Given information
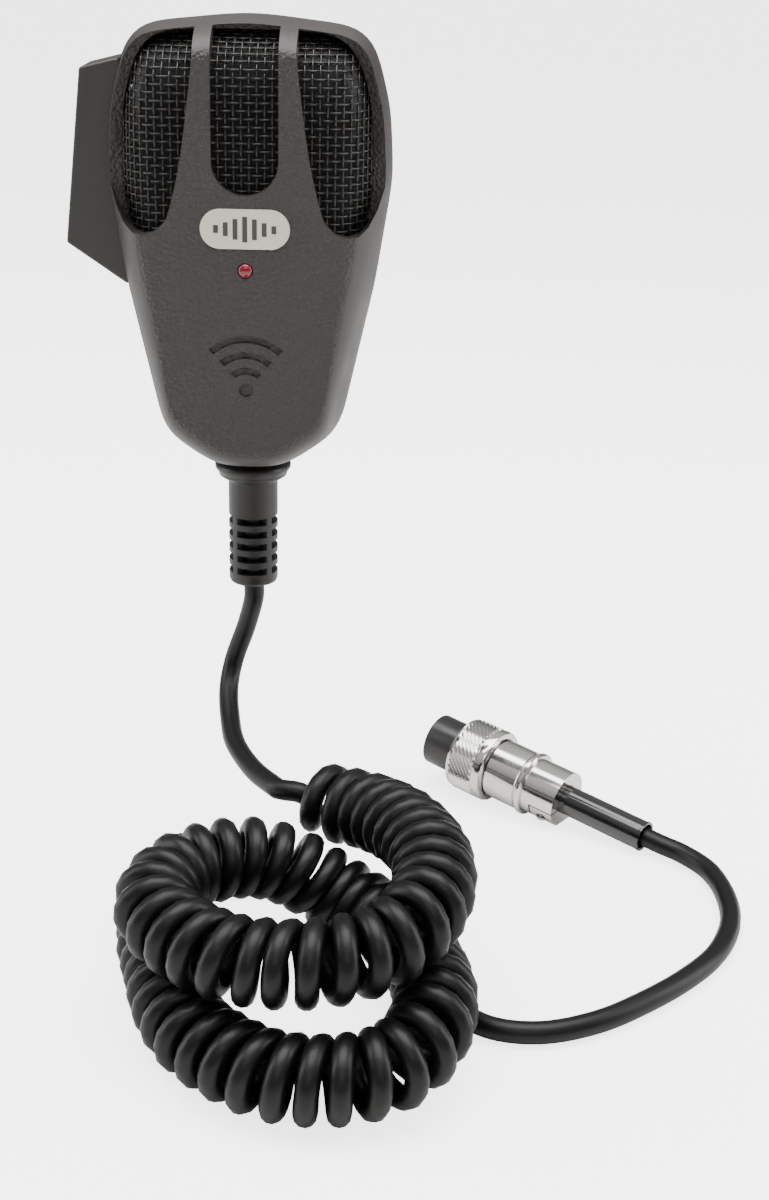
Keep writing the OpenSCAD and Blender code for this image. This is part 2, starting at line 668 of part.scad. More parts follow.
module plug_insert() color("#161616") at_plug() difference() {
    union() {
        cylinder(h = insert_out, r = insert_r);
        cylinder(h = insert_l, r = insert_seat_r);
    }
    for (i = [0:3]) rotate([0, 0, 45 + 90 * i]) translate([contact_ring_r, 0, -over])
        cylinder(h = insert_l + 2 * over, r = contact_r);
    translate([insert_r - 0.9, -0.9, -over]) cube([2, 1.8, 5 + over]);
}

module plug_contacts() color("#c8a860") at_plug() for (i = [0:3]) rotate([0, 0, 45 + 90 * i])
    translate([contact_ring_r, 0, 0.4]) difference() {
        cylinder(h = insert_l + 2, r = contact_r);
        translate([0, 0, -over]) cylinder(h = 7, r = 0.5);
    }

module plug_ring() color("#c4c6c8") at_plug() {
    ring_solid(insert_out, ring_back - ring_flange_t, ring_r, ring_mouth_r);
    ring_solid(ring_back - ring_flange_t, ring_back, ring_r, shell_neck_r + ring_gap);
}

module plug_washer() color("#e4e0d4") at_plug()
    ring_solid(ring_back - ring_flange_t - washer_t - 0.1, ring_back - ring_flange_t - 0.1,
        ring_mouth_r - ring_gap * 2, shell_neck_r + ring_gap);

module plug_shell() color("#c4c6c8") at_plug() {
    ring_solid(insert_out + 0.4, insert_out + 1.6, shell_flange_r, insert_seat_r + 0.02);
    ring_solid(insert_out + 1.6, insert_l + 0.4, shell_neck_r, insert_seat_r + 0.02);
    ring_solid(insert_l + 0.4, ring_back + ring_gap * 2, shell_neck_r, shell_wall_r);
    ring_solid(ring_back + ring_gap * 2, plug_clamp_z - 1.4, shell_r, shell_wall_r);
    ring_solid(plug_clamp_z - 1.4, plug_clamp_z, shell_r + 0.5, shell_wall_r);
}

module plug_clamp_body() color("#c4c6c8") at_plug() difference() {
    ring_solid(plug_clamp_z, plug_clamp_z + clamp_l, plug_clamp_r, sleeve_r + snug);
    translate([1.6, -plug_clamp_r, plug_clamp_z + 2.4]) cube([plug_clamp_r, 2 * plug_clamp_r, clamp_l]);
    for (s = [-1, 1]) translate([-over, s * 4.9, plug_clamp_z + 5.8]) rotate([0, 90, 0])
        cylinder(h = 4, r = small_screw_r - snug);
}

module plug_clamp_bar() color("#c4c6c8") at_plug() intersection() {
    difference() {
        translate([1.9, -plug_clamp_r, plug_clamp_z + 2.8])
            cube([plug_clamp_r, 2 * plug_clamp_r, clamp_l - 2.8]);
        translate([0, 0, plug_clamp_z]) cylinder(h = 2 * clamp_l, r = sleeve_r);
        for (s = [-1, 1]) translate([0, s * 4.9, plug_clamp_z + 5.8]) rotate([0, 90, 0]) {
            cylinder(h = 8, r = small_screw_r + snug);
            translate([0, 0, 4.2]) cylinder(h = 4, r = 1.7);
        }
    }
    translate([0, 0, plug_clamp_z]) cylinder(h = clamp_l, r = plug_clamp_r);
}

module plug_clamp_screws() color("#b0b2b4") at_plug() for (s = [-1, 1])
    translate([-1, s * 4.9, plug_clamp_z + 5.8]) rotate([0, 90, 0]) {
        cylinder(h = 5.2, r = small_screw_r - snug);
        translate([0, 0, 5.2]) cylinder(h = 1.2, r = 1.5);
    }

module plug_sleeve() color("#1b1b1c") at_plug() ring_solid(sleeve_z, sleeve_end, sleeve_r, cord_r);

module plug_cord_end() color("#161514") at_plug()
    translate([0, 0, plug_cord_z]) cylinder(h = sleeve_end - plug_cord_z, r = cord_r);

module plug_wires() color("#b06a3a") for (i = [0:3]) {
    a = 45 + 90 * i;
    at_plug() rod([contact_ring_r * cos(a), contact_ring_r * sin(a), insert_l + 2.4 + play],
        [1.2 * cos(a), 1.2 * sin(a), plug_cord_z - play], 0.4, 8);
}

front_housing();
rear_housing();
housing_screws();
grille_screen();
grille_cloth();
badge_plate();
led_lens();
led_leads();
talk_lever();
lever_pin();
lever_spring();
switch_body();
switch_plunger();
switch_terminals();
circuit_board();
board_components();
board_screws();
cartridge_cup();
cartridge_cover();
cartridge_magnet();
voice_coil();
diaphragm();
cartridge_gasket();
cartridge_cushion();
cartridge_terminals();
cartridge_leads();
hang_button();
hang_button_screw();
hang_button_nut();
strain_relief();
cord_clamp();
cord_clamp_screws();
cord_entry();
wire_audio();
wire_key();
wire_receive();
wire_ground();
cord_lead();
cord_coil();
cord_tail();
plug_insert();
plug_contacts();
plug_washer();
plug_ring();
plug_shell();
plug_clamp_body();
plug_clamp_bar();
plug_clamp_screws();
plug_sleeve();
plug_cord_end();
plug_wires();
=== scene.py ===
"""The visible pieces of a hand microphone with a talk lever, a curly cord and a four-contact plug.

Sizes are in millimetres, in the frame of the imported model, and become metres where a mesh is made.
"""

from __future__ import annotations

import json
import logging
import math
from collections.abc import Sequence
from dataclasses import dataclass, field
from enum import Enum

import bmesh
import bpy
import numpy as np
from mathutils import Matrix, Vector

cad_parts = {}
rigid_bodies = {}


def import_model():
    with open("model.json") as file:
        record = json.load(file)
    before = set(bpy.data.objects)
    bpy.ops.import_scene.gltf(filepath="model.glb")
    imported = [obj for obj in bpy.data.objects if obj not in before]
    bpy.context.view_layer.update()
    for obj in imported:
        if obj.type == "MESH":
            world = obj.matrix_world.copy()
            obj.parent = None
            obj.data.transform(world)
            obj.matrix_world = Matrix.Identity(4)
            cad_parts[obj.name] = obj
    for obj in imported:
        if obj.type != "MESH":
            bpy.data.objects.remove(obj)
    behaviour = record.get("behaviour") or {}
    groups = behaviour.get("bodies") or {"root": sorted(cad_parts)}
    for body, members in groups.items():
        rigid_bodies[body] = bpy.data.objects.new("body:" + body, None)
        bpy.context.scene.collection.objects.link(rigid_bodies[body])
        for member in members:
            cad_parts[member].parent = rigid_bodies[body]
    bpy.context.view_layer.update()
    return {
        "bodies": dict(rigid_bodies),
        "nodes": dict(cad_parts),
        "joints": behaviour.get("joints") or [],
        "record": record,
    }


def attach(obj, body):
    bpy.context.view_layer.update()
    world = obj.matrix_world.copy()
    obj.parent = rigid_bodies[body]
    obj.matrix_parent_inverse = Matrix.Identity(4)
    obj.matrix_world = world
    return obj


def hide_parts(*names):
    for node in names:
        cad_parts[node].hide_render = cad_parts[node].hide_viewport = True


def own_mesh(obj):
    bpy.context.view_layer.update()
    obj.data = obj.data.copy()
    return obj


LOG = logging.getLogger("hand_microphone")
MM = 0.001
MERGE = 1e-6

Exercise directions
Set down exactly the lines from the line that contains "cartridge_magnet();" to the line that contains "obj.data.transform(world)", both lines included, and nothing more.

Finished task
cartridge_magnet();
voice_coil();
diaphragm();
cartridge_gasket();
cartridge_cushion();
cartridge_terminals();
cartridge_leads();
hang_button();
hang_button_screw();
hang_button_nut();
strain_relief();
cord_clamp();
cord_clamp_screws();
cord_entry();
wire_audio();
wire_key();
wire_receive();
wire_ground();
cord_lead();
cord_coil();
cord_tail();
plug_insert();
plug_contacts();
plug_washer();
plug_ring();
plug_shell();
plug_clamp_body();
plug_clamp_bar();
plug_clamp_screws();
plug_sleeve();
plug_cord_end();
plug_wires();
=== scene.py ===
"""The visible pieces of a hand microphone with a talk lever, a curly cord and a four-contact plug.

Sizes are in millimetres, in the frame of the imported model, and become metres where a mesh is made.
"""

from __future__ import annotations

import json
import logging
import math
from collections.abc import Sequence
from dataclasses import dataclass, field
from enum import Enum

import bmesh
import bpy
import numpy as np
from mathutils import Matrix, Vector

cad_parts = {}
rigid_bodies = {}


def import_model():
    with open("model.json") as file:
        record = json.load(file)
    before = set(bpy.data.objects)
    bpy.ops.import_scene.gltf(filepath="model.glb")
    imported = [obj for obj in bpy.data.objects if obj not in before]
    bpy.context.view_layer.update()
    for obj in imported:
        if obj.type == "MESH":
            world = obj.matrix_world.copy()
            obj.parent = None
            obj.data.transform(world)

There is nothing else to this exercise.